ただ、前作のオリエント急行殺人事件のペネロペ・クルス、ウィレム・デフォー、ジュディ・デンチ、ジョニー・デップ、ミシェル・ファイファー…と、オールスターキャスト感があったのに比べると、申し訳ないですが今回は地味です。

難しいと思いますよ。中途半端だと、その時点で犯人が誰か分かっちゃいますから。今作の役者さんたちがダメとか、そういうことではありませんが、オリエント急行殺人事件を観た時には、年末時代劇のように今後オールスターキャストでシリーズ化されていくものだと思っていたので、ずいぶん方向を変えてきたな、と感じました。

まあ、リネットを演じるガル・ガドットが1人いれば、そして豪華客船や遺跡のセットの前に、彼女が立てば、それだけで十分に豪勢な絵になるという感じはあります。

ミステリーとしては古典中の古典なので、さまざまなパターンのミステリーを読んだり、観たりしてきた人にとっては、犯人やその仕掛けについて、あまり意外性はないと思われます。早い段階で「そういうことなんだろうな」と想像がつくと思います。

この物語の特徴としては、ポワロという名探偵が船内にいるにもかかわらず、最初の事件発生からも、被害が続くというところ。したがって、犯人を探し当てたところで、カタルシスのようなものは生まれません。死ななくてもいい人が死んでいったことで、無力感さえ感じます。しかも、ある被害者は、ポアロの不注意で巻き込まれたようなもの。後味は苦いですね。

さらに、後半は勢いで振り切ったところがあって「メスはどうやって?」とか、ごまかされているような気もします。

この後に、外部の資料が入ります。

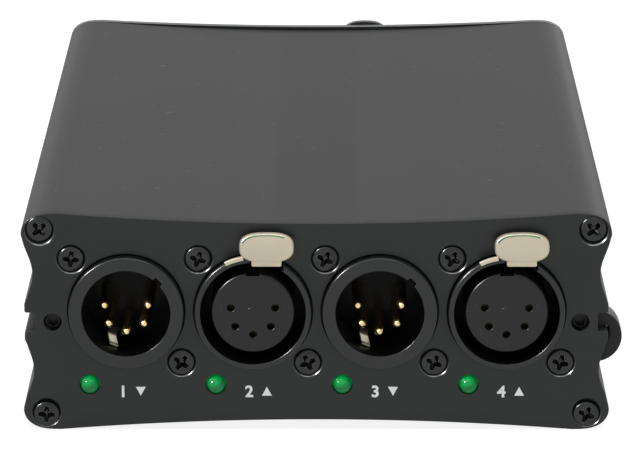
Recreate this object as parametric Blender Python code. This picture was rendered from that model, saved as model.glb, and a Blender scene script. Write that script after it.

ラストシーンは、冒頭のシーンと呼応するということなのだと思いますが、ポワロがあの姿で出てくるということは、過去とは決別したということでいいのでしょうか。まさか、引退ではないですよね。ちょっと分からないラストでした。今回、ポワロの鮮やかな推理を…というより、ポワロの人物を見せる方向に演出しているのだと思いますが、果たしてそれがうまく機能しているのかは、疑問が残るところでした。